**EXERCISE GOAL:** Quote the full listing word for word.

**DATA PROVIDED:**
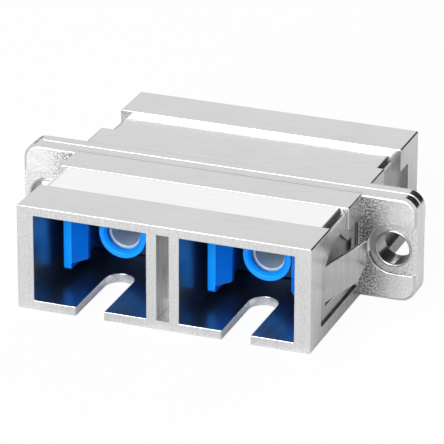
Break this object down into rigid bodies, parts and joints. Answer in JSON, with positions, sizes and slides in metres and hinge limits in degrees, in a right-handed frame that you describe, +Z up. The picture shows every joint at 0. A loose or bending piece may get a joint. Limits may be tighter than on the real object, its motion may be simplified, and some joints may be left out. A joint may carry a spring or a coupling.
{
  "type": "duplex square fibre adapter",
  "caption": "Metal bulkhead adapter that joins square push-pull fibre plugs end to end, with a flange and a spring clip.",
  "frame": {"origin": "centre of the underside, on the plane where the two castings meet", "axes": "+X across the two ports, +Y from the clip side to the rear, +Z up away from the keyways"},
  "size_m": [0.0348, 0.027, 0.0092],
  "materials": {
    "casting": "satin nickel plate over zinc casting",
    "spring_steel": "bright rolled spring steel",
    "blue_moulding": "moulded, slightly glossy",
    "ceramic": "ground white ceramic",
    "rivet_plate": "bright nickel plate"
  },
  "bodies": {
    "root": {"front_housing": "casting", "rear_housing": "casting", "retaining_clip": "spring_steel", "left_front_mount": "blue_moulding", "left_rear_mount": "blue_moulding", "right_front_mount": "blue_moulding", "right_rear_mount": "blue_moulding", "left_sleeve": "ceramic", "right_sleeve": "ceramic", "left_rivet": "rivet_plate", "right_rivet": "rivet_plate"}
  },
  "joints": []
}
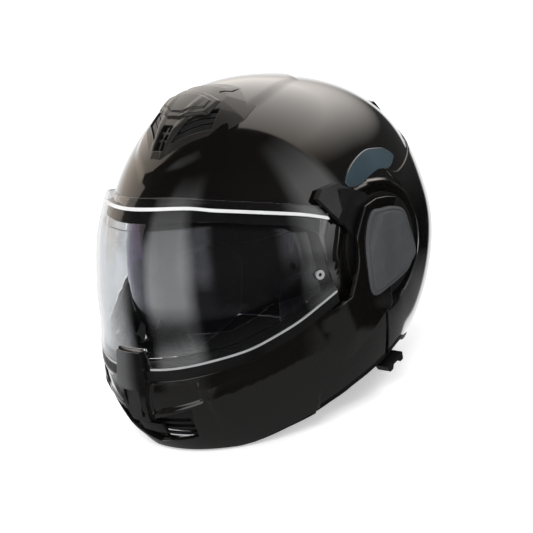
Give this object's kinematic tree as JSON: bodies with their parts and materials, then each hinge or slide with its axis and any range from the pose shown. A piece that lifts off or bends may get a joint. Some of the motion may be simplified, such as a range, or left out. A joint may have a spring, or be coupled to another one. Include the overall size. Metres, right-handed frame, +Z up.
{
  "type": "modular motorcycle helmet",
  "caption": "Full-face motorcycle helmet with a flip-up chin bar, clear face shield, drop-down sun visor, crown and chin vents and a strap buckle.",
  "frame": {"origin": "on the floor below the middle of the helmet's length and width", "axes": "+Z up, face towards -Y, wearer's left towards +X"},
  "size_m": [0.262, 0.3529, 0.2778],
  "materials": {
    "gloss_black": "deep gloss lacquer over a moulded shell",
    "gloss_black_trim": "gloss",
    "satin_black": "fine satin mould texture",
    "grey_cover": "matt",
    "smoke_trim": "translucent smoke gloss",
    "rubber": "matt",
    "foam": "beaded foam",
    "lining": "brushed knit",
    "webbing": "woven",
    "clear_shield": "polished, hard coated",
    "smoke_lens": "polished smoke tint",
    "steel": "satin",
    "red_tab": "satin"
  },
  "bodies": {
    "shell": {"outer_shell": "gloss_black", "rim_trim": "rubber", "brow_seal": "rubber", "side_crescent_left": "smoke_trim", "side_crescent_right": "smoke_trim", "side_plate_left": "satin_black", "side_plate_right": "satin_black", "side_plate_screws": "steel", "pivot_caps": "satin_black", "top_vent_scoop": "satin_black", "top_vent_louvres": "satin_black", "rear_exhaust": "satin_black", "sun_visor_bracket_left": "satin_black", "sun_visor_bracket_right": "satin_black", "foam_liner": "foam", "crown_pad": "lining", "neck_roll": "lining", "cheek_pad_left": "lining", "cheek_pad_right": "lining", "lever_guide": "satin_black", "chin_strap_left": "webbing", "chin_strap_right": "webbing", "strap_anchors": "steel", "strap_rivets": "steel", "buckle_frame": "steel", "ratchet_strip": "satin_black", "latch_strikers": "steel"},
    "chin_bar": {"chin_bar": "gloss_black", "sill_seal": "rubber", "release_housing": "gloss_black_trim", "chin_grille": "satin_black", "chin_edge_strip": "rubber", "chin_foam": "foam", "breath_guard": "rubber", "chin_curtain": "lining", "side_cover_left": "grey_cover", "side_cover_right": "grey_cover", "latch_catches": "steel"},
    "face_shield": {"face_shield": "clear_shield", "shield_arm_left": "satin_black", "shield_arm_right": "satin_black", "anti_fog_lens": "clear_shield", "lens_pins": "steel"},
    "sun_visor": {"sun_visor": "smoke_lens"},
    "sun_visor_lever": {"sun_visor_lever": "satin_black"},
    "top_vent_slider": {"top_vent_slider": "satin_black"},
    "chin_vent_shutter": {"chin_vent_shutter": "satin_black"},
    "release_button": {"release_button": "satin_black"},
    "buckle_tab": {"buckle_tab": "red_tab"}
  },
  "joints": [
    {"name": "chin_bar_flip", "type": "hinge", "parent": "shell", "child": "chin_bar", "pos_m": [0, 0.0199, 0.13084], "axis": [-1, 0, 0], "range_deg": [0, 140]},
    {"name": "shield_lift", "type": "hinge", "parent": "chin_bar", "child": "face_shield", "pos_m": [0, 0.0199, 0.13084], "axis": [-1, 0, 0], "range_deg": [0, 42]},
    {"name": "sun_visor_retract", "type": "hinge", "parent": "shell", "child": "sun_visor", "pos_m": [0, 0.00575, 0.12521], "axis": [-1, 0, 0], "range_deg": [0, 36]},
    {"name": "sun_visor_lever_slide", "type": "slide", "parent": "shell", "child": "sun_visor_lever", "axis": [0, -0.9738, -0.2276], "range_m": [0, 0.0209]},
    {"name": "top_vent_slide", "type": "slide", "parent": "shell", "child": "top_vent_slider", "axis": [0, -0.949, -0.3154], "range_m": [0, 0.006]},
    {"name": "chin_vent_slide", "type": "slide", "parent": "chin_bar", "child": "chin_vent_shutter", "axis": [1, 0, 0], "range_m": [0, 0.006]},
    {"name": "release_press", "type": "slide", "parent": "chin_bar", "child": "release_button", "axis": [0, 0.9997, -0.0262], "range_m": [0, 0.004], "stiffness_N_per_m": 600, "springref_m": -0.002},
    {"name": "buckle_tab_lift", "type": "hinge", "parent": "shell", "child": "buckle_tab", "pos_m": [0.06, -0.0291, 0.01709], "axis": [0, -0.9997, 0.0262], "range_deg": [0, 35]}
  ],
  "couplings": [
    {"joint": "sun_visor_lever_slide", "follows": "sun_visor_retract", "m_per_rad": 0.0332}
  ]
}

**RESPONSE:**
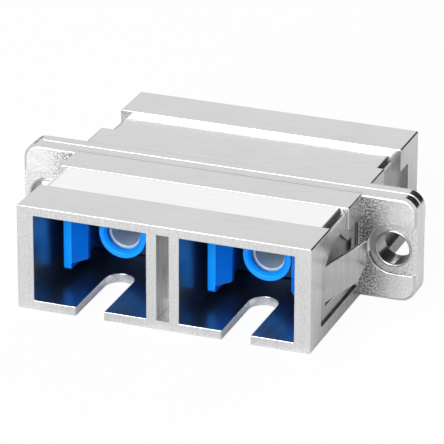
Break this object down into rigid bodies, parts and joints. Answer in JSON, with positions, sizes and slides in metres and hinge limits in degrees, in a right-handed frame that you describe, +Z up. The picture shows every joint at 0. A loose or bending piece may get a joint. Limits may be tighter than on the real object, its motion may be simplified, and some joints may be left out. A joint may carry a spring or a coupling.
{
  "type": "duplex square fibre adapter",
  "caption": "Metal bulkhead adapter that joins square push-pull fibre plugs end to end, with a flange and a spring clip.",
  "frame": {"origin": "centre of the underside, on the plane where the two castings meet", "axes": "+X across the two ports, +Y from the clip side to the rear, +Z up away from the keyways"},
  "size_m": [0.0348, 0.027, 0.0092],
  "materials": {
    "casting": "satin nickel plate over zinc casting",
    "spring_steel": "bright rolled spring steel",
    "blue_moulding": "moulded, slightly glossy",
    "ceramic": "ground white ceramic",
    "rivet_plate": "bright nickel plate"
  },
  "bodies": {
    "root": {"front_housing": "casting", "rear_housing": "casting", "retaining_clip": "spring_steel", "left_front_mount": "blue_moulding", "left_rear_mount": "blue_moulding", "right_front_mount": "blue_moulding", "right_rear_mount": "blue_moulding", "left_sleeve": "ceramic", "right_sleeve": "ceramic", "left_rivet": "rivet_plate", "right_rivet": "rivet_plate"}
  },
  "joints": []
}
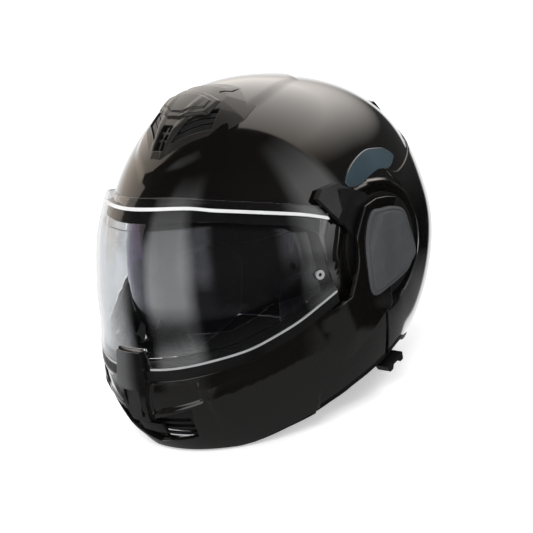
Give this object's kinematic tree as JSON: bodies with their parts and materials, then each hinge or slide with its axis and any range from the pose shown. A piece that lifts off or bends may get a joint. Some of the motion may be simplified, such as a range, or left out. A joint may have a spring, or be coupled to another one. Include the overall size. Metres, right-handed frame, +Z up.
{
  "type": "modular motorcycle helmet",
  "caption": "Full-face motorcycle helmet with a flip-up chin bar, clear face shield, drop-down sun visor, crown and chin vents and a strap buckle.",
  "frame": {"origin": "on the floor below the middle of the helmet's length and width", "axes": "+Z up, face towards -Y, wearer's left towards +X"},
  "size_m": [0.262, 0.3529, 0.2778],
  "materials": {
    "gloss_black": "deep gloss lacquer over a moulded shell",
    "gloss_black_trim": "gloss",
    "satin_black": "fine satin mould texture",
    "grey_cover": "matt",
    "smoke_trim": "translucent smoke gloss",
    "rubber": "matt",
    "foam": "beaded foam",
    "lining": "brushed knit",
    "webbing": "woven",
    "clear_shield": "polished, hard coated",
    "smoke_lens": "polished smoke tint",
    "steel": "satin",
    "red_tab": "satin"
  },
  "bodies": {
    "shell": {"outer_shell": "gloss_black", "rim_trim": "rubber", "brow_seal": "rubber", "side_crescent_left": "smoke_trim", "side_crescent_right": "smoke_trim", "side_plate_left": "satin_black", "side_plate_right": "satin_black", "side_plate_screws": "steel", "pivot_caps": "satin_black", "top_vent_scoop": "satin_black", "top_vent_louvres": "satin_black", "rear_exhaust": "satin_black", "sun_visor_bracket_left": "satin_black", "sun_visor_bracket_right": "satin_black", "foam_liner": "foam", "crown_pad": "lining", "neck_roll": "lining", "cheek_pad_left": "lining", "cheek_pad_right": "lining", "lever_guide": "satin_black", "chin_strap_left": "webbing", "chin_strap_right": "webbing", "strap_anchors": "steel", "strap_rivets": "steel", "buckle_frame": "steel", "ratchet_strip": "satin_black", "latch_strikers": "steel"},
    "chin_bar": {"chin_bar": "gloss_black", "sill_seal": "rubber", "release_housing": "gloss_black_trim", "chin_grille": "satin_black", "chin_edge_strip": "rubber", "chin_foam": "foam", "breath_guard": "rubber", "chin_curtain": "lining", "side_cover_left": "grey_cover", "side_cover_right": "grey_cover", "latch_catches": "steel"},
    "face_shield": {"face_shield": "clear_shield", "shield_arm_left": "satin_black", "shield_arm_right": "satin_black", "anti_fog_lens": "clear_shield", "lens_pins": "steel"},
    "sun_visor": {"sun_visor": "smoke_lens"},
    "sun_visor_lever": {"sun_visor_lever": "satin_black"},
    "top_vent_slider": {"top_vent_slider": "satin_black"},
    "chin_vent_shutter": {"chin_vent_shutter": "satin_black"},
    "release_button": {"release_button": "satin_black"},
    "buckle_tab": {"buckle_tab": "red_tab"}
  },
  "joints": [
    {"name": "chin_bar_flip", "type": "hinge", "parent": "shell", "child": "chin_bar", "pos_m": [0, 0.0199, 0.13084], "axis": [-1, 0, 0], "range_deg": [0, 140]},
    {"name": "shield_lift", "type": "hinge", "parent": "chin_bar", "child": "face_shield", "pos_m": [0, 0.0199, 0.13084], "axis": [-1, 0, 0], "range_deg": [0, 42]},
    {"name": "sun_visor_retract", "type": "hinge", "parent": "shell", "child": "sun_visor", "pos_m": [0, 0.00575, 0.12521], "axis": [-1, 0, 0], "range_deg": [0, 36]},
    {"name": "sun_visor_lever_slide", "type": "slide", "parent": "shell", "child": "sun_visor_lever", "axis": [0, -0.9738, -0.2276], "range_m": [0, 0.0209]},
    {"name": "top_vent_slide", "type": "slide", "parent": "shell", "child": "top_vent_slider", "axis": [0, -0.949, -0.3154], "range_m": [0, 0.006]},
    {"name": "chin_vent_slide", "type": "slide", "parent": "chin_bar", "child": "chin_vent_shutter", "axis": [1, 0, 0], "range_m": [0, 0.006]},
    {"name": "release_press", "type": "slide", "parent": "chin_bar", "child": "release_button", "axis": [0, 0.9997, -0.0262], "range_m": [0, 0.004], "stiffness_N_per_m": 600, "springref_m": -0.002},
    {"name": "buckle_tab_lift", "type": "hinge", "parent": "shell", "child": "buckle_tab", "pos_m": [0.06, -0.0291, 0.01709], "axis": [0, -0.9997, 0.0262], "range_deg": [0, 35]}
  ],
  "couplings": [
    {"joint": "sun_visor_lever_slide", "follows": "sun_visor_retract", "m_per_rad": 0.0332}
  ]
}